Following his successes with The Poseidon Adventure and The Towering Inferno, and in the wake of Earthquake and the Airport movies, Allen returned to directing (after doing the action sequences in The Towering Inferno) after a sixteen year break.  He should have stuck to directing.

Based on the novel by Arthur Herzog, Irwin took a script from his Inferno writer Stierling Silliphant and turned it into a cast of thousands epic.  Michael Caine, Henry Fonda, Jose Ferrer, Olivia De Haviland, Richard Chamberlain, Patty Duke, and Slim Pickens  All wonderfully, marvelously overacting- Pickens mourning his son in a ten minute segment has more range- and EMOTION!- than I've seen in, well anything else he's done.

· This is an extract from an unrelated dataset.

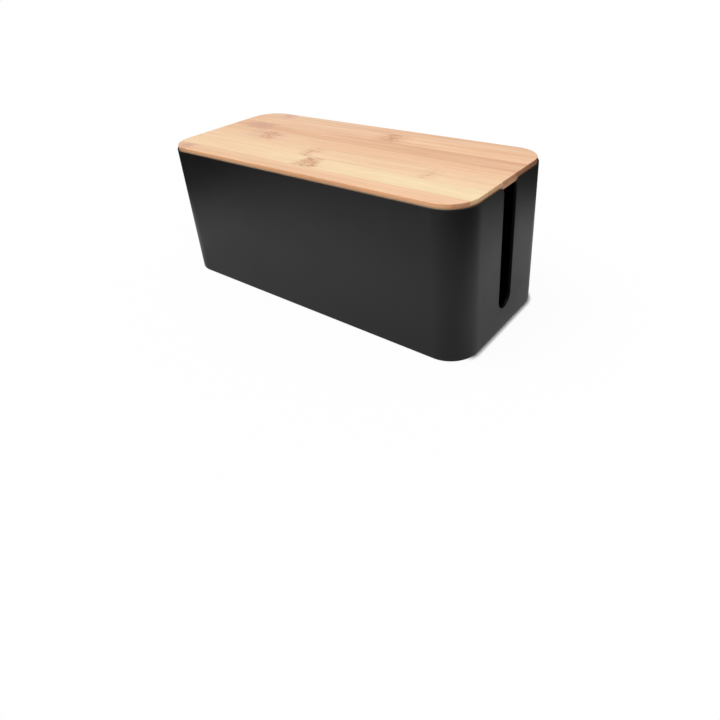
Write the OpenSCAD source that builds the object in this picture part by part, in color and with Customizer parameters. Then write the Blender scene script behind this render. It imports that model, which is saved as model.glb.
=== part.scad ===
// Cable management box. A one-piece moulded tub hides a power strip and its
// spare cable. The leads pass through a slot in each end, and a bamboo lid
// closes the top. The lid is a thin two-ply board of glued strips. It lies in
// a rebate inside the rim, which keeps it from sliding, and lifts straight out.
// +X runs along the box, +Z is up, and the origin lies under its middle, on
// the surface that the feet stand on.

/* [Tub] */
// Length over the rim
rim_l = 320; // [240:1:420]
// Width over the rim
rim_w = 136; // [110:0.5:190]
// Radius of the corners at the rim, seen from above
corner_r = 26; // [14:0.5:34]
// Height of the tub, from its underside to its rim
tub_h = 124.6; // [90:0.2:180]
// How far each end leans in, from the rim down to the underside
draft_l = 1.4; // [0:0.1:4]
// How far each side leans in, from the rim down to the underside
draft_w = 1.4; // [0:0.1:4]
// Thickness of the walls
wall_t = 2.4; // [2:0.1:3.4]
// Thickness of the floor
floor_t = 2.6; // [2:0.1:4]
// Rounding of the edge around the underside
sole_r = 1.2; // [1:0.2:5]
// Fillet inside, where the walls meet the floor
floor_r = 3; // [1:0.5:6]

/* [Rebate for the lid] */
// Thickness of the thin lip that stands around the lid
lip_t = 1; // [0.8:0.1:1.2]
// Depth of the rebate below the rim
rebate_d = 2.4; // [1:0.1:4]

/* [Cable slots] */
// Width of the slot in each end
slot_w = 20; // [12:0.2:32]
// Height of the slot's lowest point above the underside of the tub
slot_sill = 19; // [10:0.1:50]
// Rounding where the slot opens into the rim
slot_mouth_r = 5.5; // [2:0.5:8]

/* [Ledges] */
// Length of each ledge inside the end walls
ledge_l = 18; // [8:1:20]
// How far a ledge stands in from the end wall
ledge_d = 2.4; // [1.5:0.1:4]
// Depth of a ledge, with its sloping underside
ledge_h = 3.6; // [2.5:0.1:6]
// Distance from the side of the slot to the ledge
ledge_from_slot = 14; // [3:0.5:14]
// Depth of the top of a ledge below the rim
ledge_drop = 10.4; // [5:0.2:20]

/* [Lid] */
// Thickness of the face ply
face_t = 3.1; // [2:0.1:5]
// Thickness of the cross ply under it
cross_t = 3; // [2:0.1:5]
// Chamfer along the top edge of the lid
lid_chamfer = 0.5; // [0.3:0.1:1.5]
// How many strips the face ply is laid from
face_count = 7; // [5:1:9]
// Width of the first and last strip of the face ply, which are sawn narrower
edge_strip_w = 14.2; // [8:0.2:18]
// How many strips the cross ply is laid from, end to end
cross_count = 15; // [9:1:21]

/* [Feet] */
// Diameter of a rubber foot
foot_d = 14; // [8:1:24]
// Thickness of a rubber foot
foot_t = 1.8; // [1.4:0.1:3]
// Depth of the recess that each foot is stuck in
foot_recess = 0.8; // [0.4:0.1:1]
// Distance from the ends of the underside to the middle of a foot
foot_from_end = 30; // [20:1:60]
// Distance from the sides of the underside to the middle of a foot
foot_from_side = 26; // [18:1:40]

/* [Clearances] */
// Gap all round between the lid and the lip of the tub
lid_gap = 0.3; // [0.2:0.1:0.6]
// Gap between the underside of the lid and the floor of the rebate
seat_gap = 0.1; // [0.05:0.05:0.3]
// Gap around each foot in its recess
foot_gap = 0.3; // [0.1:0.1:0.6]

/* [Hidden] */
foot_r = foot_d / 2;
foot_proud = foot_t - foot_recess;
ledge_z = tub_h - ledge_drop;
rebate_z = tub_h - rebate_d;
lid_inset = lip_t + lid_gap;
lid_l = rim_l - 2 * lid_inset;
lid_w = rim_w - 2 * lid_inset;
lid_r = corner_r - lid_inset;
lid_z = foot_proud + rebate_z + seat_gap;
face_z = lid_z + cross_t;
foot_x = half_l(0) - foot_from_end;
foot_y = half_w(0) - foot_from_side;
face_strip_w = (lid_w - 2 * edge_strip_w) / (face_count - 2);
cross_strip_w = lid_l / cross_count;
FEET = [
    ["foot_front_left", -1, -1],
    ["foot_front_right", 1, -1],
    ["foot_back_left", -1, 1],
    ["foot_back_right", 1, 1]
];
// Thickness of the discs that a hull ends in, and how far a cut runs past a face
sliver = 0.02;
past = 1;
round_fn = 48;
edge_fn = 24;
$fn = 96;

// Half the outer length and half the outer width at height z above the underside
function half_l(z) = rim_l / 2 - draft_l * (1 - z / tub_h);
function half_w(z) = rim_w / 2 - draft_w * (1 - z / tub_h);
// Radius of the outer corners at height z, which shrinks as the walls lean in
function corner(z) = corner_r - min(draft_l, draft_w) * (1 - z / tub_h);
// Near edge and width of strip i of the face ply
function face_from(i) = i == 1 ? -lid_w / 2 : edge_strip_w - lid_w / 2 + (i - 2) * face_strip_w;
function face_w(i) = i == 1 || i == face_count ? edge_strip_w : face_strip_w;

// ---- Tub -------------------------------------------------------------------

// A block with rounded corners and leaning sides, inset from the outer faces,
// with its bottom edge rounded at z0 and its top left sharp at z1
module leaning_block(inset, edge_r, z0, z1) {
    waist = z0 + edge_r;
    hull()
        for (sx = [-1, 1], sy = [-1, 1]) {
            translate([sx * (half_l(waist) - corner(waist)), sy * (half_w(waist) - corner(waist)), waist])
                rotate_extrude($fn = round_fn)
                translate([corner(waist) - inset - edge_r, 0])
                circle(edge_r, $fn = edge_fn);
            translate([sx * (half_l(z1) - corner(z1)), sy * (half_w(z1) - corner(z1)), z1 - sliver])
                cylinder(h = sliver, r = corner(z1) - inset, $fn = round_fn);
        }
}

// A rectangle about the middle, with rounded corners
module rounded_rect(l, w, r) {
    square([l - 2 * r, w], center = true);
    square([l, w - 2 * r], center = true);
    for (sx = [-1, 1], sy = [-1, 1])
        translate([sx * (l / 2 - r), sy * (w / 2 - r)])
            circle(r);
}

// Outline of a slot: a straight channel with a round bottom, whose mouth
// flares into the rim with a radius on each side
module slot_outline() {
    mouth_w = slot_w + 2 * slot_mouth_r;
    translate([0, slot_sill + slot_w / 2])
        circle(d = slot_w);
    translate([-slot_w / 2, slot_sill + slot_w / 2])
        square([slot_w, tub_h - slot_sill - slot_w / 2 + past]);
    difference() {
        translate([-mouth_w / 2, tub_h - slot_mouth_r])
            square([mouth_w, slot_mouth_r + past]);
        for (side = [-1, 1])
            translate([side * mouth_w / 2, tub_h - slot_mouth_r])
                circle(slot_mouth_r);
    }
}

// Four ledges inside the end walls, one on each side of each slot, with
// sloping undersides. Each runs on into the wall behind it.
module ledges() {
    low = ledge_z - ledge_h;
    wall_in = half_l(low) - wall_t;
    tip = half_l(ledge_z) - wall_t - ledge_d;
    root = half_l(ledge_z);
    for (end = [0, 1], side = [0, 1])
        mirror([end, 0, 0])
            mirror([0, side, 0])
            translate([0, slot_w / 2 + ledge_from_slot + ledge_l, 0])
            rotate([90, 0, 0])
            linear_extrude(ledge_l)
            polygon([[root, low], [wall_in, low], [tip, ledge_z - ledge_h / 3], [tip, ledge_z], [root, ledge_z]]);
}

module tub() {
    color("#2b2b2d")
        translate([0, 0, foot_proud])
        difference() {
            leaning_block(0, sole_r, 0, tub_h);
            difference() {
                leaning_block(wall_t, floor_r, floor_t, tub_h + past);
                ledges();
            }
            translate([0, 0, rebate_z])
                linear_extrude(rebate_d + past)
                rounded_rect(rim_l - 2 * lip_t, rim_w - 2 * lip_t, corner_r - lip_t);
            rotate([90, 0, 90])
                linear_extrude(rim_l + 2 * past, center = true)
                slot_outline();
            for (foot = FEET)
                translate([foot[1] * foot_x, foot[2] * foot_y, -past])
                    cylinder(h = past + foot_recess, r = foot_r + foot_gap);
        }
}

// ---- Feet ------------------------------------------------------------------

// A stick-on rubber disc, with its lower edge chamfered
module foot(place) {
    chamfer = foot_proud / 2;
    color("#1c1c1e")
        translate([place[1] * foot_x, place[2] * foot_y, 0]) {
            cylinder(h = chamfer, r1 = foot_r - chamfer, r2 = foot_r);
            translate([0, 0, chamfer])
                cylinder(h = foot_t - chamfer, r = foot_r);
        }
}

// ---- Lid -------------------------------------------------------------------

// A slab with rounded corners, whose top edge is chamfered all round
module chamfered_slab(l, w, r, h, c) {
    for (sx = [-1, 1], sy = [-1, 1])
        translate([sx * (l / 2 - r), sy * (w / 2 - r), 0])
            rotate_extrude()
            polygon([[0, 0], [r, 0], [r, h - c], [r - c, h], [0, h]]);
    rotate([90, 0, 90])
        linear_extrude(l - 2 * r, center = true)
        slab_section(w, h, c);
    rotate([90, 0, 0])
        linear_extrude(w - 2 * r, center = true)
        slab_section(l, h, c);
}

module slab_section(w, h, c) {
    polygon([[-w / 2, 0], [w / 2, 0], [w / 2, h - c], [w / 2 - c, h], [c - w / 2, h], [-w / 2, h - c]]);
}

// The whole board, which each strip takes its share of
module lid_board() {
    translate([0, 0, lid_z])
        chamfered_slab(lid_l, lid_w, lid_r, cross_t + face_t, lid_chamfer);
}

// What lies between two heights and two lines along the box is one strip
module strip_along(from, w, z0, z1) {
    intersection() {
        lid_board();
        translate([-rim_l / 2, from, z0])
            cube([rim_l, w, z1 - z0]);
    }
}

module strip_across(from, w, z0, z1) {
    intersection() {
        lid_board();
        translate([from, -rim_w / 2, z0])
            cube([w, rim_w, z1 - z0]);
    }
}

// Strips of the face ply run along the box, numbered from the front
module lid_face_strip(i) {
    color(i % 2 == 0 ? "#f0cfa0" : "#e9bd92")
        strip_along(face_from(i), face_w(i), face_z, face_z + face_t + past);
}

// Strips of the cross ply run across the box, numbered from the left
module lid_cross_strip(i) {
    color(i % 2 == 0 ? "#dcb483" : "#d2a574")
        strip_across((i - 1) * cross_strip_w - lid_l / 2, cross_strip_w, lid_z - past, face_z);
}

// ---- Assembly --------------------------------------------------------------

tub();
for (place = FEET)
    foot(place);
for (i = [1:face_count])
    lid_face_strip(i);
for (i = [1:cross_count])
    lid_cross_strip(i);
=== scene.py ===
# %% [markdown]
# # A cable management box with a bamboo lid
#
# The box is two things that part by hand: a moulded tub, with a slot in each
# end for the cables, and a board of glued bamboo strips that lies in its rim.
# The CAD model fixes every size and place. In this lesson each piece gets the
# surface that it has in the hand: softened edges, satin black plastic, and
# bamboo with its fibres, its node marks and its glue joints.

import math

import bmesh
import bpy
from mathutils import Matrix, Vector


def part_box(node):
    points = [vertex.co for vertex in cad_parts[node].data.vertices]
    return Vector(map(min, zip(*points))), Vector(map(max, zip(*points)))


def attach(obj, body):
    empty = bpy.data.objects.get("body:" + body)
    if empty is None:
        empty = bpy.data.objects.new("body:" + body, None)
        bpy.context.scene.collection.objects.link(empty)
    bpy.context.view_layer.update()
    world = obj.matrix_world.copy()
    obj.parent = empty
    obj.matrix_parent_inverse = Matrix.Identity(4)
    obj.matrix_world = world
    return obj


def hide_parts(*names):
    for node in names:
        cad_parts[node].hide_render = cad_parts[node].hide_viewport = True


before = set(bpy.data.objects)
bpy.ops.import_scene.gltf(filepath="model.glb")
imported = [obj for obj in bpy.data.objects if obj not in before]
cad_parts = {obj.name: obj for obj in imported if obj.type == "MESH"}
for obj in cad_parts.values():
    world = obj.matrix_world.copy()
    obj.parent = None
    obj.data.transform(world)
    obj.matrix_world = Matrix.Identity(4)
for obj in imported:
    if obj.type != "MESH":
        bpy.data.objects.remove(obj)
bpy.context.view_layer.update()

# %% [markdown]
# ## Sizes
#
# A piece that stands for a CAD node has to lie where that node is, so its
# outer size is read from the node's box. What a box can't tell, such as the
# radius of a corner or the lean of a wall, is written here once, by name.

# %% Sizes from the frame, and the ones that a box doesn't show
MM = 0.001
tub_low, tub_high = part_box("tub")
cross_low, cross_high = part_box("lid_cross_strip_8")
face_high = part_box("lid_face_strip_4")[1]

RIM_HALF_L = tub_high.x
RIM_HALF_W = tub_high.y
TUB_H = tub_high.z - tub_low.z
CORNER_R = 26 * MM
LEAN = 1.4 * MM
WALL = 2.4 * MM
FLOOR = 2.6 * MM
SOLE_R = 1.2 * MM
FLOOR_R = 3 * MM
LIP_T = 1 * MM
REBATE_D = 2.4 * MM
SLOT_W = 20 * MM
SLOT_SILL = 19 * MM
SLOT_MOUTH_R = 5.5 * MM
FOOT_RECESS = 0.8 * MM
FOOT_GAP = 0.3 * MM

LID_TOP = face_high.z
LID_LOW = cross_low.z
LID_HALF_L = face_high.x
LID_HALF_W = cross_high.y
LID_CORNER_R = CORNER_R - (RIM_HALF_L - LID_HALF_L)
print(f"tub {2 * RIM_HALF_L / MM:.1f} x {2 * RIM_HALF_W / MM:.1f} mm")
print(f"lid {2 * LID_HALF_L / MM:.1f} x {2 * LID_HALF_W / MM:.1f} mm")

# %% [markdown]
# ## The camera
#
# The box is seen from its front right corner, from a little above, with a
# rather wide lens close by: the near corner looms, and the far end shrinks.
# The camera is turned to look along a direction, then rolled a few degrees.
# The lens is shifted a little, because the box stands high in the picture.

# %% Place the camera
FRAME_PIXELS = 720
FOCAL_PIXELS = 593.0
AXIS_PIXEL = (370, 255)

camera_data = bpy.data.cameras.new("camera")
camera_data.sensor_width = 36
camera_data.lens = FOCAL_PIXELS / FRAME_PIXELS * camera_data.sensor_width
camera_data.shift_x = (FRAME_PIXELS / 2 - AXIS_PIXEL[0]) / FRAME_PIXELS
camera_data.shift_y = (AXIS_PIXEL[1] - FRAME_PIXELS / 2) / FRAME_PIXELS
camera = bpy.data.objects.new("camera", camera_data)
bpy.context.scene.collection.objects.link(camera)
bpy.context.scene.camera = camera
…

The effects should have been better.  It was Irwin Allen, for Heaven's sake.  But the wideshots of the swarm looked like coffee grounds.  The final bee killing conflagration was bad bluescreen.

The only redeeming things about it were A) the really, really bad science and B) awesomely snarkable material.  I can be quiet and respectful to movies when they warrant it, but this was PRIME MST3K materail.

We got a flatscreen television and a Roku for Christmas; Warner Brother has an interesting selection of movies that I'm looking forward to watching-  The Swarm?  I'm looking forward to forgetting.